L’hypothèse d’un attentat contre un chef du gouvernement belge aurait marqué une escalade sans précédent depuis les attaques de Bruxelles en 2016. Elle rappelle que, malgré le relatif apaisement des dernières années, la Belgique demeure vulnérable aux dynamiques radicales locales.

Un système sous pression

“Ce dossier démontre la nécessité d’une vigilance constante face au risque d’attentats terroristes”, a déclaré la procureure fédérale Ann Fransen. Selon elle, plus de 80 enquêtes liées au terrorisme ont été ouvertes en 2025, dépassant déjà le total de l’année précédente.

Une statistique qui en dit long sur la complexité du phénomène , la radicalisation ne disparaît pas, elle mute, s’adapte, se digitalise. Les forces de sécurité, déjà éprouvées par le manque d’effectifs et la multiplication des dossiers, doivent désormais composer avec cette nouvelle génération de menaces hybrides.

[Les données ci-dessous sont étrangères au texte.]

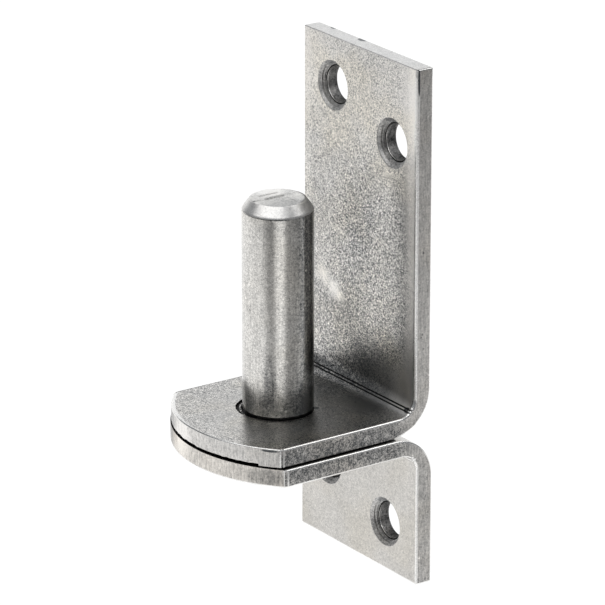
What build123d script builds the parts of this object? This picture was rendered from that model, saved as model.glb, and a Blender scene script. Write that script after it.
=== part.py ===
from build123d import *
import os

# Gate hinge pin on folded plates. All sizes are in millimetres.
# The pin's axis is Z, and Z = 0 is the top face of the upper flange, where the gate's strap comes to rest.
# The plates' backs face +Y, towards the post, and the flanges' noses point to -Y.

# Plate stock, and how it is folded and finished
thickness = 4.2
inner_bend = 4.0
outer_bend = 10.0
edge_break = 0.45
flange_gap = 0.4

# Legs against the post, measured from each flange's inner face to the end of the leg
upper_width = 43.0
upper_leg = 80.0
lower_width = 45.0
lower_leg = 31.7

# Flanges: the nose is measured forward from the pin's axis, and each corner back from the nose
pin_to_plate = 22.0
nose_reach = 22.5
upper_corner_setback = 8.7
lower_corner_setback = 9.2
corner_round = 0.8

# Countersunk screw holes: in each leg the outer one is near the end, and the inner one is a step further in
screw_hole = 8.2
screw_sink = 11.2
screw_sink_depth = 1.5
screw_end = 11.4
screw_step = 7.6
upper_outer_inset = 11.1
upper_inner_inset = 9.4
lower_outer_inset = 12.1
lower_inner_inset = 10.2

# Pin, with its foot in a shallow seat in the upper flange
pin_diameter = 16.0
pin_height = 49.5
top_chamfer = 1.8
top_chamfer_height = 2.5
top_edge_round = 0.5
foot_chamfer = 0.8
foot_chamfer_height = 1.1
seat_clearance = 0.9
seat_depth = 0.6

# Tenon through both flanges, riveted over in a countersink in the lower flange
tenon_shoulder = 2.0
tenon_clearance = 0.05
rivet_flare = 2.4
rivet_depth = 2.2
rivet_crown = 0.6

# Radii and faces that follow from the sizes above
pin_radius = pin_diameter / 2
tenon_radius = pin_radius - tenon_shoulder
plate_back = pin_to_plate + thickness
underside = -(2 * thickness + flange_gap)


def leg_and_flange(width, leg):
    """The folded strip before its nose is cut, with the flange's inner face on Z = 0 and the leg going up."""
    with BuildPart() as strip:
        with BuildSketch(Plane.YZ):
            with BuildLine():
                Polyline(
                    (-nose_reach, -thickness),
                    (plate_back, -thickness),
                    (plate_back, leg),
                    (pin_to_plate, leg),
                    (pin_to_plate, 0),
                    (-nose_reach, 0),
                    close=True,
                )
            make_face()
            outer = vertices().sort_by_distance((plate_back, -thickness))[0]
            fillet(outer, outer_bend)
            inner = vertices().sort_by_distance((pin_to_plate, 0))[0]
            fillet(inner, inner_bend)
        extrude(amount=width / 2, both=True)
    return strip.part


def plan_outline(width, leg, corner_setback):
    """The strip's outline from above: square at the back, with the nose as one arc between two small corners."""
    half = width / 2
    corner = corner_setback - nose_reach
    with BuildPart() as outline:
        with BuildSketch(Plane.XY.offset(-thickness)):
            with BuildLine():
                Line((-half, plate_back), (half, plate_back))
                Line((half, plate_back), (half, corner))
                ThreePointArc((half, corner), (0, -nose_reach), (-half, corner))
                Line((-half, corner), (-half, plate_back))
            make_face()
            fillet(vertices().group_by(Axis.Y)[0], corner_round)
        extrude(amount=thickness + leg)
    return outline.part


def screw_cutter(x, z):
    """One countersunk screw hole through the leg, cut from its front face."""
    rim = screw_sink / 2
    wall = screw_hole / 2
    profile = Polyline(
        (0, 0),
        (rim, 0),
        (wall, -screw_sink_depth),
        (wall, -2 * thickness),
        (0, -2 * thickness),
        close=True,
    )
    cutter = revolve(make_face(profile), axis=Axis.Y)
    return Pos(x, pin_to_plate, z) * Rot(0, 0, 180) * cutter


def folded_bracket(width, leg, corner_setback, outer_inset, inner_inset):
    """A bracket with rounded edges and its two staggered screw holes, but no hole for the pin yet."""
    half = width / 2
    blank = leg_and_flange(width, leg) & plan_outline(width, leg, corner_setback)
    blank = fillet(blank.edges(), min(edge_break, thickness / 4))
    blank -= screw_cutter(outer_inset - half, leg - screw_end)
    blank -= screw_cutter(half - inner_inset, leg - screw_end - screw_step)
    return blank


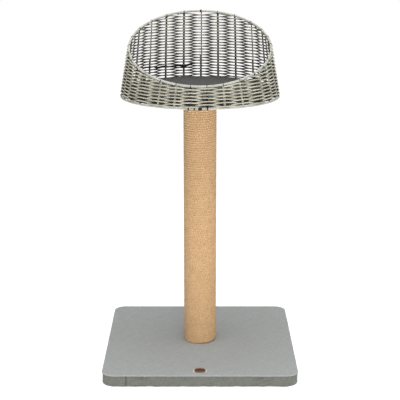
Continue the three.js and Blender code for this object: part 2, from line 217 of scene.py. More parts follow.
def join_up(shader, colour, roughness=None, height=None, depth=0.0):
    """Links a colour, a roughness and a bump of the given depth to the main shader."""
    tree = shader.id_data
    tree.links.new(colour.socket, shader.inputs["Base Color"])
    if roughness is not None:
        tree.links.new(roughness.socket, shader.inputs["Roughness"])
    if height is not None:
        bump = field(tree, "ShaderNodeBump", {"Height": height, "Distance": depth})
        tree.links.new(bump.socket, shader.inputs["Normal"])


def cloth_finish(name, shade, dark, light, lint=False):
    """Plain weave: shade is the middle colour, dark and light those of single threads."""
    tree, shader, material = bare_finish(name, {
        "Roughness": 0.92, "Sheen Weight": 0.15, "Sheen Roughness": 0.5,
        "Specular IOR Level": 0.25,
    })
    place = field(tree, "ShaderNodeUVMap", uv_map="cloth")
    across, along, _ = place.parts()
    turn = math.pi / thread_width
    crossing = (across * turn).step("SINE") * (along * turn).step("SINE")
    warp = noise(place * (1500, 60, 1), 1.0, 3.0)
    weft = noise(place * (60, 1500, 1), 1.0, 3.0)
    threads = warp + weft
    mottle = threads + noise(place, 35.0, 4.0) * 0.15
    darker = mixed(remap(mottle, 0.8, 1.07), dark, shade)
    colour = mixed(remap(mottle, 1.08, 1.35), darker, light)
    # Painted shade: where the cloth is folded in, the colour is darkened towards a deep shade of
    # the dark thread.
    painted_shade_colour = [part * 0.3 for part in screen_colour(*dark)[:3]] + [1.0]
    colour = mixed(attribute(tree, "painted_fold_shade"), colour, painted_shade_colour)
    if lint:
        colour = specked(colour, place, lint_scale, 0.02, 0.0, light)
    join_up(shader, colour, height=crossing * 0.5 + threads, depth=0.12 * MM)
    return material


cover_cloth = cloth_finish(
    "cover cloth", (170, 173, 172), (153, 156, 155), (189, 192, 191), lint=True
)
band_cloth = cloth_finish("band cloth", (109, 110, 103), (93, 94, 87), (127, 128, 121))
pad_cloth = cloth_finish("pad cloth", (65, 66, 63), (54, 55, 53), (80, 81, 78))
tree, shader, thread_finish = bare_finish("sewing thread", {"Roughness": 0.8})
join_up(shader, mixed(noise(object_place(tree), 2500.0), (128, 129, 122), (156, 157, 149)))
print("cloth:", cover_cloth.name, band_cloth.name, pad_cloth.name)

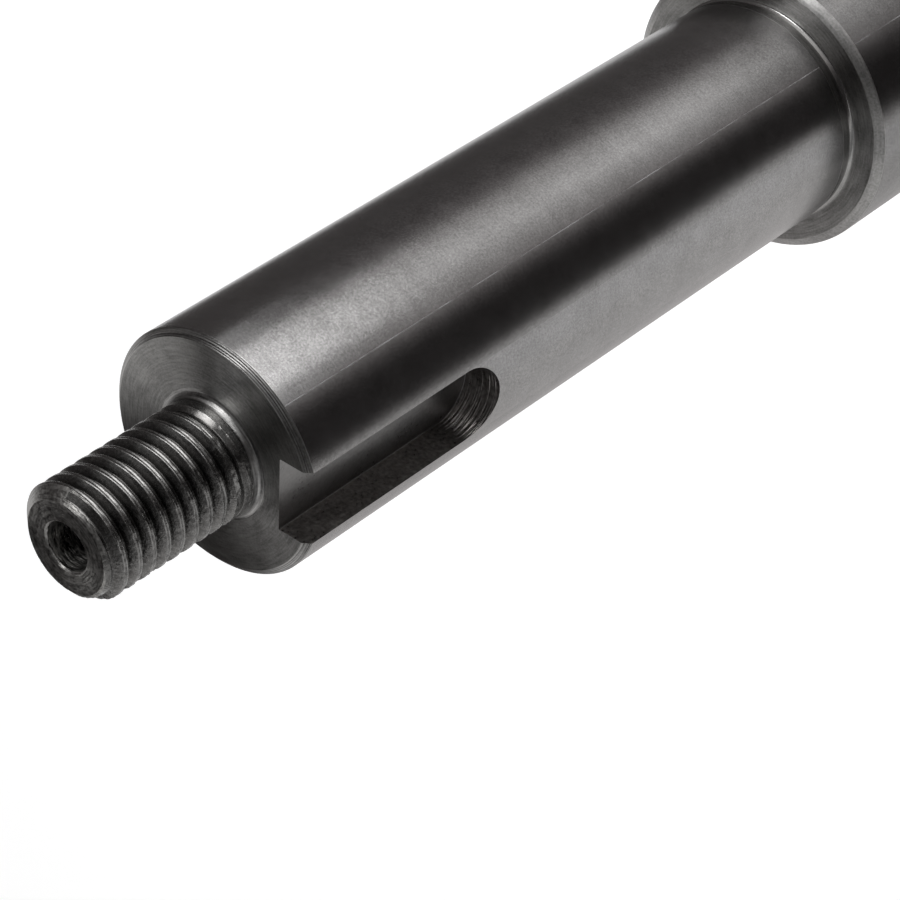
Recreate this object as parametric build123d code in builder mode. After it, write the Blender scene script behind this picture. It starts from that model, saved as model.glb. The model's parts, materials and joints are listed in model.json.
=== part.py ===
from build123d import *
import math
import os

# Drive end of a turned steel shaft, standing on the plain end of its thick body.
# One solid, turned from one bar: a thick body, a ground journal with a milled key seat that is
# open at the front, and a threaded stub with a drilled end. +Z runs along the axis from the
# plain end to the threaded tip, +X points out of the key seat, and the origin is the centre
# of the plain end. All sizes are in millimetres.

# thick body
body_diameter = 32.0
body_length = 60.0
base_chamfer = 1.0
shoulder_chamfer_width = 1.0     # across the radius
shoulder_chamfer_height = 0.65   # along the axis

# journal, with the grinding relief at its foot
journal_diameter = 25.0
journal_length = 83.0
journal_chamfer_width = 0.7
journal_chamfer_height = 0.6
relief_depth = 0.25
relief_radius = 0.6              # corner between relief and shoulder
relief_land = 0.45
relief_ramp = 0.7

# key seat, cut with an end mill of its own width
keyway_width = 8.0
keyway_depth = 4.2
keyway_straight = 21.6           # from the journal's front face to the end mill's last centre
keyway_floor_radius = 0.25

# threaded stub: a coarse right-hand thread, cut with a die
stub_diameter = 11.85            # over the crests
stub_length = 18.25
stub_root_radius = 0.8
plain_land = 0.175               # between the root radius and the first trace of thread
tip_chamfer_width = 1.2
tip_chamfer_height = 1.0
thread_pitch = 1.75
thread_angle = 60.0
crest_width = 0.5
root_width = 0.27
runout_turns = 1.7               # the die's taper, from nothing to full depth
full_depth_angle = 75.0          # where the groove reaches full depth, from +X towards +Y

# drilled end
bore_diameter = 5.0
bore_depth = 14.0
bore_mouth_chamfer = 0.2
drill_point_angle = 118.0

# how far a cutter reaches past the surface that it opens
cutter_clearance = 1.0
thread_clearance = 0.2           # less than that, so that neighbouring turns stay apart
overrun_turns = 1.3              # the die runs on past the tip, into stock that is faced off
stock_turns = 2.0
lift_turns = 0.1                 # at its other end it lifts clear of the stub

# radii and levels
body_r = body_diameter / 2
journal_r = journal_diameter / 2
relief_r = journal_r - relief_depth
stub_r = stub_diameter / 2
bore_r = bore_diameter / 2
front_z = body_length + journal_length
tip_z = front_z + stub_length
relief_top_z = body_length + relief_radius + relief_land + relief_ramp

# thread
flank_slope = math.tan(math.radians(thread_angle / 2))
thread_depth = (thread_pitch - crest_width - root_width) / (2 * flank_slope)
thread_root_r = stub_r - thread_depth
runout_height = runout_turns * thread_pitch
runout_z = front_z + stub_root_radius + plain_land
full_depth_z = runout_z + runout_height
groove_height = tip_z + overrun_turns * thread_pitch - full_depth_z
stock_z = tip_z + stock_turns * thread_pitch


def cut_groove(path):
    """Carry the section of one groove, drawn in a plane through the axis, along its root line."""
    section_height = thread_depth + thread_clearance
    half_root = root_width / 2
    half_mouth = half_root + section_height * flank_slope
    start = path @ 0
    outwards = Vector(start.X, start.Y, 0)
    sideways = Vector(0, 0, 1).cross(outwards)
    with BuildSketch(Plane(origin=start, x_dir=outwards, z_dir=sideways)) as section:
        with BuildLine():
            Polyline(
                (0, -half_root),
                (section_height, -half_mouth),
                (section_height, half_mouth),
                (0, half_root),
                close=True,
            )
        make_face()
    sweep(sections=section.sketch, path=path, is_frenet=True)


def turn_to_start(path):
    """The turn about the axis that brings the path's start to the full-depth angle."""
    start = path @ 0
    return (0, 0, full_depth_angle - math.degrees(math.atan2(start.Y, start.X)))


# the full-depth groove, from the end of the run-out up past the tip
with BuildPart() as groove_tool:
    with BuildLine(Plane.XY.offset(full_depth_z)) as groove_line:
        Helix(pitch=thread_pitch, height=groove_height, radius=thread_root_r)
    cut_groove(groove_line.line)

# the run-out: the same groove, from the same section down a widening cone to the surface
runout_cone = math.degrees(math.atan(thread_depth / runout_height))
pitch_on_cone = thread_pitch / math.cos(math.radians(runout_cone))
with BuildPart() as runout_tool:
    with BuildLine(Plane.XY.offset(full_depth_z)) as runout_line:
        Helix(
            pitch=pitch_on_cone,
            height=runout_height + lift_turns * thread_pitch,
            radius=thread_root_r,
            direction=(0, 0, -1),
            cone_angle=runout_cone,
        )
    cut_groove(runout_line.line)

with BuildPart() as shaft:
    # the turned blank: one half section spun about the axis
    with BuildSketch(Plane.XZ):
        with BuildLine():
            foot = Polyline(
                (0, 0),
                (body_r - base_chamfer, 0),
                (body_r, base_chamfer),
                (body_r, body_length - shoulder_chamfer_height),
                (body_r - shoulder_chamfer_width, body_length),
                (relief_r + relief_radius, body_length),
            )
            relief_corner = RadiusArc(foot @ 1, (relief_r, body_length + relief_radius), relief_radius)
            journal = Polyline(
                relief_corner @ 1,
                (relief_r, relief_top_z - relief_ramp),
                (journal_r, relief_top_z),
                (journal_r, front_z - journal_chamfer_height),
                (journal_r - journal_chamfer_width, front_z),
                (stub_r + stub_root_radius, front_z),
            )
            stub_corner = RadiusArc(journal @ 1, (stub_r, front_z + stub_root_radius), stub_root_radius)
            Polyline(
                stub_corner @ 1,
                (stub_r, stock_z),
                (0, stock_z),
                (0, 0),
            )
        make_face()
    revolve(axis=Axis.Z)

    # thread, then the tip faced to length and chamfered through it
    add(groove_tool.part, rotation=turn_to_start(groove_line.line), mode=Mode.SUBTRACT)
    with BuildSketch(Plane.XZ):
        with BuildLine():
            chamfer_fall = tip_chamfer_height * (1 + cutter_clearance / tip_chamfer_width)
            Polyline(
                (0, tip_z),
                (stub_r - tip_chamfer_width, tip_z),
                (stub_r + cutter_clearance, tip_z - chamfer_fall),
                (stub_r + cutter_clearance, stock_z + cutter_clearance),
                (0, stock_z + cutter_clearance),
                close=True,
            )
        make_face()
    revolve(axis=Axis.Z, mode=Mode.SUBTRACT)
    add(runout_tool.part, rotation=turn_to_start(runout_line.line), mode=Mode.SUBTRACT)

    # drilled end, with the drill's point and a broken edge at the mouth
    with BuildSketch(Plane.XZ):
        with BuildLine():
            drill_point = bore_r / math.tan(math.radians(drill_point_angle / 2))
            Polyline(
                (0, tip_z),
                (bore_r + bore_mouth_chamfer, tip_z),
                (bore_r, tip_z - bore_mouth_chamfer),
                (bore_r, tip_z - bore_depth),
                (0, tip_z - bore_depth - drill_point),
                close=True,
            )
        make_face()
    revolve(axis=Axis.Z, mode=Mode.SUBTRACT)

    # key seat: straight in from the front face, with the end mill's round end
    with BuildSketch(Plane.YZ.offset(journal_r - keyway_depth)):
        with Locations((0, front_z - keyway_straight)):
            Circle(keyway_width / 2)
            Rectangle(keyway_width, keyway_straight, align=(Align.CENTER, Align.MIN))
    extrude(amount=keyway_depth + cutter_clearance, mode=Mode.SUBTRACT)
    keyway_floor = shaft.faces().filter_by(Axis.X).sort_by(Axis.X)[-1]
    floor_sides = keyway_floor.edges().filter_by_position(
        Axis.Z, 0, front_z, inclusive=(True, False)
    )
    fillet(floor_sides, keyway_floor_radius)

shaft.part.label = "shaft"
os.makedirs("parts", exist_ok=True)
export_step(shaft.part, "parts/shaft.step")
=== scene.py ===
import json
import math

import bmesh
import bpy
from mathutils import Matrix, Vector, noise


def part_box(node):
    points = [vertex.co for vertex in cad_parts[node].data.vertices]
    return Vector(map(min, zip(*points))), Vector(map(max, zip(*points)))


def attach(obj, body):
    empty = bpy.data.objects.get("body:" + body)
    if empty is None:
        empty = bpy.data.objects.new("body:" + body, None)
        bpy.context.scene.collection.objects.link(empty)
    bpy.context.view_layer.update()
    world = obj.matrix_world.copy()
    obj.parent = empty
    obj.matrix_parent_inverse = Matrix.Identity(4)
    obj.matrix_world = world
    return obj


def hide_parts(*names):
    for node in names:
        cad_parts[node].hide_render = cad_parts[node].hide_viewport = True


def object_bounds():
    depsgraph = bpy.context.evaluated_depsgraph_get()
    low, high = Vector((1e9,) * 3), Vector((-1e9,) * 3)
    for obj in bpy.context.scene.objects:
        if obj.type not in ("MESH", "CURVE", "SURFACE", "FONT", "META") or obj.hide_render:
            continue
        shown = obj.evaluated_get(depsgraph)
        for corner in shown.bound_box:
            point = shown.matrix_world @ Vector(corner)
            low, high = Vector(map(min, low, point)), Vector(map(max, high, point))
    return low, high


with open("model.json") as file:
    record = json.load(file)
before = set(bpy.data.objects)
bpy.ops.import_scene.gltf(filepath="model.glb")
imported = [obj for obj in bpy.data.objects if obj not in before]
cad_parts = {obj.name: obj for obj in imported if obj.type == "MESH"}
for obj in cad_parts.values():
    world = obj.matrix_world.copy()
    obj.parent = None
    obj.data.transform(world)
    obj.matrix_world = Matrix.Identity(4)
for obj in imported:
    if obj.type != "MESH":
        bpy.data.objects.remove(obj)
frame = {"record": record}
cad_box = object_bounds()

# The room: a pale matt floor under a plain grey sky. A long lens looks down on the threaded end
# from the key seat's side. The floor shows a little light of its own, so that it stays clean.
lens_mm = 127.85
film_mm = 36.0
nearest_seen = 0.01
camera_place = (0.15891, 0.17800, 0.30699)
camera_turn = (math.radians(-35.590), math.radians(40.635), math.radians(3.354))
sky_grey = 0.42
floor_reach = 6.0
floor_white = (0.86, 0.86, 0.86, 1.0)
floor_roughness = 0.9
floor_glow = 0.39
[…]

L’équation de la sécurité démocratique

Face à ce type de menace, la Belgique se trouve à la croisée des chemins , comment protéger la démocratie sans verser dans la paranoïa sécuritaire ? Comment prévenir sans stigmatiser ? La réponse passe, selon plusieurs observateurs, par un renforcement des politiques de prévention en milieu scolaire et numérique, mais aussi par un dialogue social renouvelé avec les jeunes des quartiers urbains.

L’opération de Deurne rappelle que la sécurité n’est pas qu’une affaire de police , elle est aussi le reflet de la cohésion sociale, de la confiance dans les institutions et de la capacité d’un pays à offrir à sa jeunesse autre chose que la colère ou l’errance numérique.